The food they cooked is highly symbolic of the time. In hindsight it seemed terrible – but it got us through. A mark of the times for the lower class in New Zealand. What child would eat lambs fry today? Bubble and squeak anyone?

The first note was the attitude. You ate what was put in front of you and, at times, learned not to gag. In fact, the most common saying was not “grace” but my father saying that you will “sit up, shut up, eat up and like it.” This was followed by discussions about starving children in Africa and the need to chew each mouthful, even milk, forty times. No even kidding. A friend of mine was chided about leaving food on his plate and the plight of the starving children in Biafra. He turned to his mother and glared, held up the plate and said, “Well send this bloody muck to them then.” It did not turn out well for him.

My mother’s lambs-fry you could not help to chew forty times – it could not be swallowed otherwise. In hindsight maybe that was the way it was cooked which was until there was less moisture in the product than on any single grain of sand in the Sahara. The vegetables alongside were boiled to the hilt. My mother also had a knack with bacon. She could turn a rich piece of this meat into a crumbling autumn leaf with the taste of charcoal. One of her specialties therefore was lambs fry and bacon. Something special indeed. Often, while trying to chew, your eyes watered involuntarily, and you gulped down milk to try and begin the digestion process. I had pure gratitude – no doubt.

A range of beans were also “good for you”. This included a never to be forgotten jar of beans that my mother had soaked in salt water for two weeks – for no good reason. Preventing these coming back up rapidly involved deep breathes and, again, tears rolling down the face. This mix was only done once as my mother did have a sympathetic bone.

Broad beans were the ongoing worst. My mother was somehow convinced of their inherent and necessary goodness and tried all manner of methods to ensure they were in our diet. We protested, so she hid them in her already disgraceful mashed potatoes. Bangers and mash with the most disgusting after taste that no quantity of tomato sauce could alleviate. Her mashed potatoes had more lumps than the fields they came from and hiding broad beans in the mix seemed fool-proof – except for perceptive nature of a child’s palate. This also only happened once, again, on the basis of justice.

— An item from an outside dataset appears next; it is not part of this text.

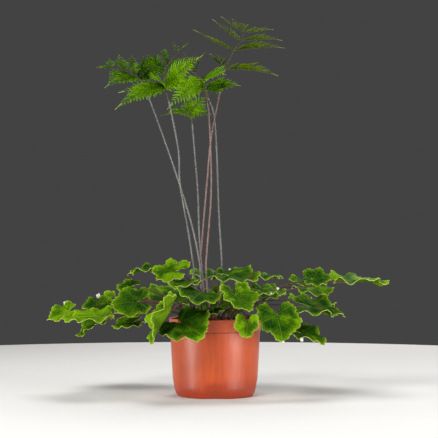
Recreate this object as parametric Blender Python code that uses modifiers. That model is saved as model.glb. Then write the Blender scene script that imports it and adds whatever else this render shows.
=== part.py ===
"""A potted antenna fern: thin hairy stalks hold divided fronds high over a low skirt of lobed leaves.

The origin is the middle of the pot's flat underside. +Z is up and the side that is seen first faces -Y.
Points of stalks, fronds and leaves are in millimetres and are scaled by MM where they are used.
"""

import math

import bmesh
import bpy
from mathutils import Matrix, Vector, noise

MM = 0.001
CLEARANCE = 0.3 * MM
WELD = 0.01 * MM

# Pot: a thin plastic nursery pot with a deep collar and a bevelled foot.
POT_HEIGHT = 109 * MM
COLLAR_RADIUS = 65.0 * MM
COLLAR_DEPTH = 18 * MM
COLLAR_STEP = 1.3 * MM
SHOULDER_TOP_RADIUS = COLLAR_RADIUS - COLLAR_STEP
SHOULDER_FOOT_RADIUS = 59.4 * MM
FOOT_RADIUS = 54.2 * MM
FOOT_HEIGHT = 12.5 * MM
FOOT_BEVEL_SHARE = 0.45
FLOOR_EDGE_SHARE = 0.7
WALL = 1.6 * MM
RIM_BEAD = 0.7 * MM
RIM_ROUNDING = 0.2 * MM
BEAD_DROP = 1.2 * MM
BEAD_FOOT_DROP = 2.8 * MM
BEAD_FOOT_SHARE = 0.4
COLLAR_TAPER = 0.3 * MM
COLLAR_LIP = 1.0 * MM
INNER_FOOT_RISE = 0.4 * MM
POT_STEPS = 32
FOOT_DENT_DEPTH = 4.5 * MM
FOOT_DENT_HEIGHT = 24 * MM
FOOT_DENT_HALF_ANGLE = math.radians(15)
FOOT_DENTS = 4
FOOT_DENT_INNER_SHARE = 0.8
DRAIN_HOLES = 6
DRAIN_RADIUS = 3.5 * MM
DRAIN_CIRCLE = 38 * MM

# Potting mix, filled to a little under the rim.
SOIL_EDGE_HEIGHT = 97 * MM
SOIL_CROWN_RISE = 4 * MM
SOIL_LUMP = 1.6 * MM
SOIL_LUMP_SIZE = 11 * MM
SOIL_EDGE_DROP = 1 * MM
SOIL_GAP = CLEARANCE + 0.2 * MM
SOIL_RINGS = (0.55, 0.8)
SOIL_STEPS = 24

# Rhizome: the short scaly stem that the tall stalks grow from.
CROWN_CENTRE = Vector((-9, 0, 0)) * MM
RHIZOME_RADIUS = 15 * MM
RHIZOME_STRETCH = 20 / 15
RHIZOME_BOTTOM = 84 * MM
RHIZOME_SHOULDER = 101 * MM
RHIZOME_TOP = 111 * MM
RHIZOME_DOME = ((0.5, 1.2 * MM), (0.85, 4.5 * MM))
RHIZOME_SHOULDER_SHARE = 0.97
RHIZOME_FOOT_SHARE = 0.9
RHIZOME_STEPS = 16
RHIZOME_GAP = 0.5 * MM
KNOB_SHARE = 0.10
KNOB_HEIGHT = 1.2 * MM
KNOB_WIDTH_SIZE = 5 * MM
KNOB_HEIGHT_SIZE = 6 * MM

# Stems.
HOLE_BOTTOM = 86 * MM
STALK_BOTTOM = RHIZOME_BOTTOM + 4 * MM
HOLE_TOP = POT_HEIGHT + 10 * MM
STALK_BASE_RADIUS = 1.35 * MM
STALK_TIP_RADIUS = 0.95 * MM
RACHIS_TIP_RADIUS = 0.6 * MM
STEM_HOLE_RADIUS = STALK_BASE_RADIUS + 0.45 * MM
PETIOLE_RADIUS = 1.25 * MM
PETIOLE_HOLE_RADIUS = PETIOLE_RADIUS + 0.6 * MM
SPAN_STEPS = 2

# Leaf blades.
LEAF_THICKNESS = 0.9 * MM
LEAF_WELD = 0.05 * MM
LEAF_HALF_ANGLE = math.radians(150)
LEAF_LOBES_PITCH = math.radians(60)
LEAF_STEPS = 20
LEAF_RINGS = 2
SMALL_LEAF = 50 * MM
SMALL_LEAF_RINGS = 1
LEAF_NOTCH = 0.15
LEAF_NOTCH_POWER = 1.5
LEAF_NARROWING = 0.34
LEAF_NARROWING_POWER = 1.3
LEAF_WAVE = 0.08
LEAF_WAVES = 2.5
LEAF_LOBE_LIFT = 0.06
LEAF_TIP_DROOP = 0.16
LEAF_SIDE_DROOP = 0.10
PETIOLE_STEPS = 4
PETIOLE_TAPER = 0.72
PETIOLE_START = 4 * MM
PETIOLE_RISE_SHARE = 0.45
PETIOLE_LARGEST_RISE = 34 * MM
PETIOLE_REACH_SHARE = 0.35
MIDRIB_SHARE = 0.32
PETIOLE_SINK = 0.55 * MM

# Frond pinnae.
PINNA_THICKNESS = 0.75 * MM
PINNA_RIB = 0.9 * MM
PINNULE_SWEEPS = {"fresh_frond": math.radians(58), "olive_frond": math.radians(40)}
LONGEST_PINNULE_SHARE = 0.25
FIRST_PINNULE = 0.62
LAST_PINNULE = 0.14
PINNULE_POWER = 1.15
TAIL_SHARE = 0.12
TAIL_START = 0.15
TAIL_OVERLAP = 0.02

COLOURS = {
    "terracotta_plastic": ((0.66, 0.17, 0.065), 0.42),
    "potting_mix": ((0.035, 0.022, 0.014), 0.95),
    "rhizome_scales": ((0.16, 0.07, 0.035), 0.85),
    "hairy_stalk": ((0.30, 0.22, 0.19), 0.75),
    "fresh_frond": ((0.13, 0.36, 0.02), 0.55),
    "olive_frond": ((0.10, 0.20, 0.02), 0.55),
    "lobed_leaf": ((0.10, 0.28, 0.03), 0.5),
}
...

I cannot even bring myself to write a paragraph on her steak and kidney pie.

My father’s food contribution was not negligible either. He could deep fry almost anything that he deemed edible (and many things I did not). Going back to the time I first met my beautiful bride I was working for my father. His job was delivering dairy products. The scheme he devised to improve the family’s finances (and we needed it) was to bring home all of the drinks and yogurt that had passed their due date. “Just scrape the mold off!”; he would say.

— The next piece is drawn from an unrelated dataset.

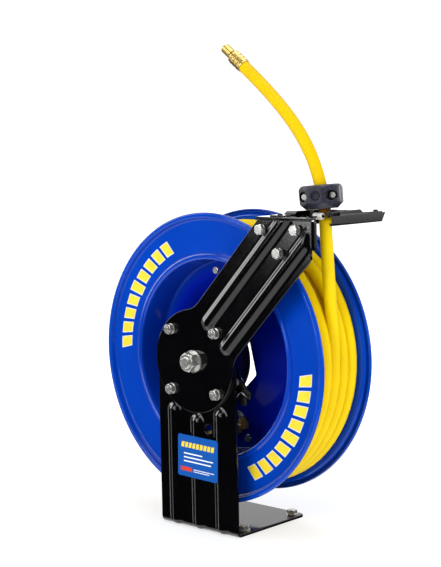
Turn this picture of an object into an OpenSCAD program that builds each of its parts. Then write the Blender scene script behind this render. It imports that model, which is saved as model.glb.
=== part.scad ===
// Spring-retractable air hose reel with one cantilevered pedestal.
// The spool turns about the Y axis, the pedestal is on the -Y side,
// +Z is up and the origin is the middle of the base's underside.

/* [Spool] */
// Height of the spool axle above the floor
axis_h = 238; // [234:1:242]
// Outer radius of the spool flanges
flange_r = 203; // [200:1:206]
// Thickness of the pressed sheet of the spool halves
sheet_t = 1.6; // [1.2:0.1:1.8]
// Distance across the flats of the hexagonal opening in the web
hex_af = 122.4; // [121.5:0.1:126]
// Number of screws that join the two spool halves
web_bolt_n = 6; // [3:1:6]

/* [Hose] */
// Outer diameter of the air hose
hose_d = 17; // [16.2:0.1:17.4]
// Radius of the middle of the outermost turns
lead_r = 180.5; // [180:0.1:182]

/* [Frame] */
// Width of the pedestal plate
post_w = 145; // [140:1:160]
// Plate thickness of the pedestal and the guide arm
plate_t = 4; // [3:0.5:4]
// Depth of the pedestal's foot
foot_d = 145; // [130:1:160]
// Radius of the round end of the guide arm
disc_r = 72; // [68:1:76]
// Direction of the guide arm above the horizontal
arm_dir = 46.5; // [45:0.5:48]
// Half the distance between the four arm bolts
arm_bolt_s = 42; // [38:1:44]
// Height of the pressed ribs
rib_h = 5; // [3:0.5:6]

/* [Label] */
// Width of the data plate
label_w = 75; // [60:1:80]
// Height of the data plate
label_h = 59; // [45:1:62]

/* [Hidden] */
$fn = 64;

pf = -75;                 // back face of the pedestal plate
pa = pf - plate_t;        // plane where the pedestal and the arm meet
pb = pa - plate_t;        // front face of the arm
hr = hose_d / 2;
zt = 440;                 // top of the guide bracket
gx = 178.5; gy = -14;     // where the hose passes the roller guide
stop_c = [175.4, -16.2, 463.4];
tail_p = [[178.5, -14, 438], [174.7, -19, 522.6], [134, -20, 568.8], [47, -20, 638]];
tail_tilt = -52;

// ---- helpers
function arc(cx, cy, r, a0, a1, n) = [for (i = [0:n]) let (a = a0 + (a1 - a0) * i / n) [cx + r * cos(a), cy + r * sin(a)]];
function unit(v) = v / norm(v);
function side(p, i) = let (n = len(p), d = unit(p[min(i + 1, n - 1)] - p[max(i - 1, 0)])) [-d[1], d[0]];
function strip(p, t) = concat([for (i = [0:len(p) - 1]) p[i] + side(p, i) * t / 2],
  [for (i = [len(p) - 1:-1:0]) p[i] - side(p, i) * t / 2]);
function bez(p, t) = pow(1 - t, 3) * p[0] + 3 * pow(1 - t, 2) * t * p[1] + 3 * (1 - t) * t * t * p[2] + t * t * t * p[3];
function blend01(t) = t <= 0 ? 0 : t >= 1 ? 1 : t * t * (3 - 2 * t);

// local z runs along the axle (+Y); an angle is counted from +X towards +Z
module on_axle() translate([0, 0, axis_h]) rotate([-90, 0, 0]) children();
module at_angle(a, r = 0) rotate([0, 0, -a]) translate([r, 0, 0]) children();
// a thing along -Y whose local z points to the front
module facing_front(x, y, z) translate([x, y, z]) rotate([90, 0, 0]) children();

// a swept tube of n sides through the points p
module tube_path(p, r, n = 8) {
  m = len(p);
  pts = [for (i = [0:m - 1])
    let (t = unit(p[min(i + 1, m - 1)] - p[max(i - 1, 0)]),
         y = [0, 1, 0], u = unit(y - (y * t) * t), v = cross(t, u))
    for (k = [0:n - 1]) p[i] + r * (cos(360 * (k + 0.5) / n) * u + sin(360 * (k + 0.5) / n) * v)];
  faces = concat(
    [for (i = [0:m - 2]) for (k = [0:n - 1]) let (a = i * n + k, b = i * n + (k + 1) % n) [a, b, b + n, a + n]],
    [[for (k = [n - 1:-1:0]) k]], [[for (k = [0:n - 1]) (m - 1) * n + k]]);
  polyhedron(points = pts, faces = faces, convexity = 10);
}

module hexhead(af, h) {
  intersection() {
    linear_extrude(h) circle(d = af / cos(30), $fn = 6);
    rotate_extrude() polygon([[0, 0], [af * 0.58, 0], [af * 0.58, h * 0.8], [af * 0.48, h], [0, h]]);
  }
}
module ring(ro, ri, h) difference() { cylinder(r = ro, h = h); translate([0, 0, -1]) cylinder(r = ri, h = h + 2); }

// a pressed rib along +Y from 0 to len, standing up in +Z from z = 0
module rib(len, wb, wt, h) {
  translate([0, 0, 0]) rotate([90, 0, 180]) translate([0, 0, 0]) linear_extrude(len)
    polygon([[-wb, -0.5], [wb, -0.5], [wb, 0], [wt, h], [-wt, h], [-wb, 0]]);
  for (y = [0, len]) translate([0, y, 0]) {
    cylinder(r1 = wb, r2 = wt, h = h);
    translate([0, 0, -0.5]) cylinder(r = wb, h = 0.5);
  }
}

// ---- frame
module post_outline() {
  intersection() {
    union() {
      translate([-post_w / 2, 6]) square([post_w, axis_h - 6]);
      translate([-post_w / 2 + 6, 0]) square([post_w - 12, 10]);
      translate([-post_w / 2 + 6, 6]) circle(r = 6);
      translate([post_w / 2 - 6, 6]) circle(r = 6);
      translate([0, axis_h]) circle(r = disc_r - 3);
    }
    translate([-100, 0]) square([200, axis_h + disc_r]);
  }
}
module post_ribs(g, h) for (q = [[-42, 144.5], [1.5, 132.5], [45, 145]]) translate([q[0], pa, 20]) rotate([90, 0, 0]) rib(q[1], 12 - g, 5 - g, h);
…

Does this have any impact? Yes – but good things do not need to come from what the world would call a perfect platform – and the next two generations have stood on their shoulders.

My children were not immune from the gourmet skills of my parents either. They are unlikely to ever forget the time that my mother chose to extend her repertoire by purchasing a well-constructed McCain’s pizza from the supermarket. She then cooked it to the same level of moisture as was her way with lamb’s fry. This was to the extent that the base was a deep black and all topping tasted and looked like indistinct coloured cardboard. The children, maybe being brought up in more affluent and varied times, flatly refused to eat it and caused a month-long family feud as my mother took deep offense at the actions of the “spoilt brats”. My bride and I had been smarter as when my mother looked the other way, we threw our pizza out of the window and smacked out lips as if deeply satisfied.

Ray and Judy have long since passed.

The Kicker!

If we are going to feed children in NZ schools it must have three features:

  • The effects need to be monitored with regards to attendance and achievement.
  • The time period much be limited. We should never have go to this situation in a rich nation in 2023.
  • It must be deeply understood and communicated daily to students, families and staff that “We are feeding you today – so that you can get a good education and then feed, clothe and house your own children.


Anything less than that is simply not acceptable. If I taken all that my parents did for me – and not found my own way – it would have been a disgrace.